We checked in with them about what to say if someone asked why they were wearing BLM shirts, and they replied that "some people don't believe that black lives are as important as other lives, and that's just not true." And then, we sent them off to their suburban Texas elementary school.

When Mallerie picked them up, AJ admitted that she had kept her jacket buttoned at the beginning of the day. She was scared that her friends would make fun of her shirt or be angry with her. And you know what? I wouldn't have blamed her if she'd kept that shirt covered all day. But she didn't. She told us that as class wore on, she felt compelled to do what she knew was right. When she unbuttoned her jacket, students began hugging her and thanking her for wearing a BLM shirt.

If that's not enough, you should also know every classroom I entered on Inauguration Day was discussing politics. In fact, every classroom I have entered all year has discussed politics in some way. Yes, the material is delicate. Yes, teachers must be incredibly careful to remain objective. But you know what? Teenagers handle difficult conversations and controversial debates with more grace than any adult I know.

Parents would love to believe that our children are incapable of understanding politics, particularly as it relates to trauma and the violation of rights, but most kids are reading about the Holocaust by 3rd grade. By the time they hit high school, many teenagers have a more sophisticated view of global politics than their parents.

It's time to stop sheltering kids and start speaking honestly with them.

 

3. Kids should believe what their parents believe.

 

So, I don't know a lot of parents who would come right out and say this, but I know loads of parents who describe kids as disrespectful, naive, or even ignorant when they express alternative viewpoints.

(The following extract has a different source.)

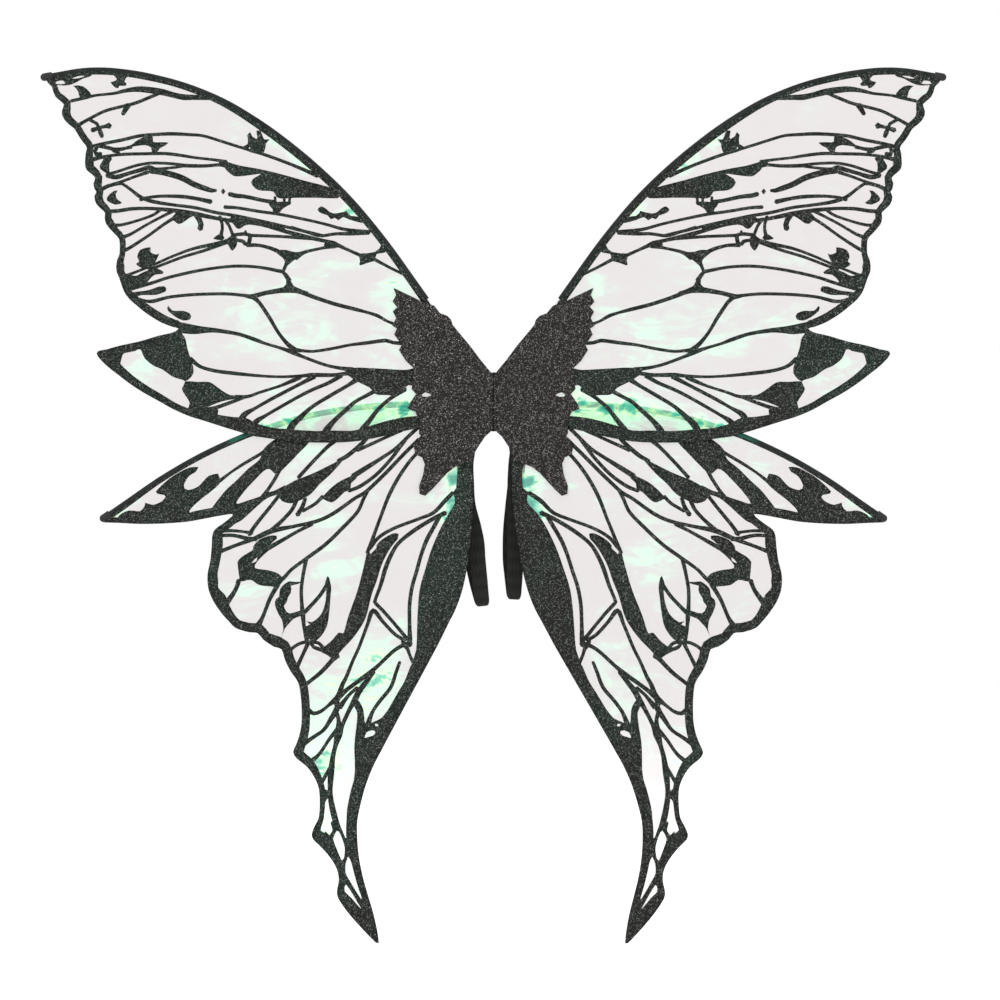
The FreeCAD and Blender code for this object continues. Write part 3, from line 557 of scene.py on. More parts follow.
# ------------------------------------------------------------------ lower film panels
# The hind wing: the same film and glitter print, hung from its own wire, running down
# to a long pointed tail. It lies behind the upper panel, and the right one leans outwards.
LOWER_WIRE = [
    (11, -11), (48, -3.5), (90, -3.8), (129.7, -7), (167, -13), (202.5, -22.8),
    (236.6, -34.9), (275.5, -53), (312, -74.5), (343, -96.5), (364, -111),
]
LOWER_HEM_WIDTHS = (6.6, 6.6, 6.6, 6.6, 6.6, 6.6, 6.8, 7, 8, 9)
LOWER_HEM = [(s, z, w) for (s, z), w in zip(LOWER_WIRE[1:], LOWER_HEM_WIDTHS)]
LOWER_MARGIN = [
    (363.1, -114.9, 10), (348.7, -115.4, 10), (330.2, -116.3, 14), (308, -115.9, 16), (286.7, -114.3, 16),
    (271.8, -111.7, 17), (254.2, -108.4, 16), (244, -107.5, 15), (251.4, -114.5, 13), (260.7, -121.4, 16),
    (263.2, -127, 19), (263.7, -136, 20), (265, -150, 17.6), (267.5, -162, 18), (267.7, -170, 19.5),
    (266.4, -178.5, 18), (262, -188.8, 24), (255.1, -199, 20), (248.3, -206.9, 16), (241.5, -213.5, 16),
    (229.5, -217.5, 17), (221, -218.5, 17), (215.9, -224.4, 16), (205.6, -231.3, 21), (198.8, -233.6, 18),
    (195.4, -243.8, 17), (190.3, -254.1, 17), (183.4, -264.4, 15), (181.1, -274.7, 15), (180, -288.5, 15),
    (180, -302.2, 15), (181.7, -312.5, 16), (185.1, -322.8, 17), (187.9, -329.6, 20), (185.1, -335.3, 18),
    (174.9, -343.9, 16), (168.1, -353.7, 12.6), (164, -364, 11), (163, -377.8, 9.6), (164, -391.6, 9.2),
    (168.1, -400.1, 13), (170.5, -406.9, 22), (169.1, -411.9, 26), (161.3, -419.6, 26),
    (152.7, -429.9, 22), (146.9, -440.3, 18), (145.2, -450.2, 15), (146.9, -460.5, 16), (145.9, -467, 16),
    (137.3, -479.9, 22), (127.1, -492, 22), (116.8, -503, 20), (110, -509.6, 12), (107.6, -509.8, 12),
    (108.9, -498.8, 20), (112.7, -481.5, 26), (117.8, -464.2, 14), (122.6, -447, 16), (126, -429.7, 18),
    (127.7, -412.5, 20), (127.7, -395.3, 20), (124.3, -378.1, 22), (119.5, -360.9, 24),
    (112.7, -343.7, 34), (103.8, -326.6, 40), (92.8, -305.9, 28), (82.6, -287, 22), (72.3, -268, 22),
    (62, -249.1, 28), (51.8, -230.1, 38), (41.5, -209.5, 48), (34.7, -195.8, 50), (28.8, -178.6, 50),
    (24.4, -157.9, 50), (22, -137.3, 46), (20.2, -116, 40), (18.8, -96, 34), (18.5, -60, 28),
    (16, -44, 20),
]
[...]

For my entire teaching career, I have witnessed kids who parrot what they hear at home, some out of survival and some by proxy.

Parents have a responsibility to teach kids to think.

Not to think as we do, but to think for themselves. We must be willing to admit that we are fallible. We can be wrong. And even if we are right, I would much rather my children challenge ideas and demand that I defend my beliefs than capitulate simply because I'm older than they are.

We are already seeing a stark shift in political ideology among young voters, who almost universally diverge from older voting blocks. On some level, I think a lot of parents and grandparents are desperate to preserve the America they know, and that's natural. A lot of people fear change. But if we step back, I think most can agree that America has never been perfect. We have room to grow.

So, parents have a choice: we can encourage kids to think for themselves, or we can foster yet another generation of leaders who cannot defend their own ideas. It really is that simple.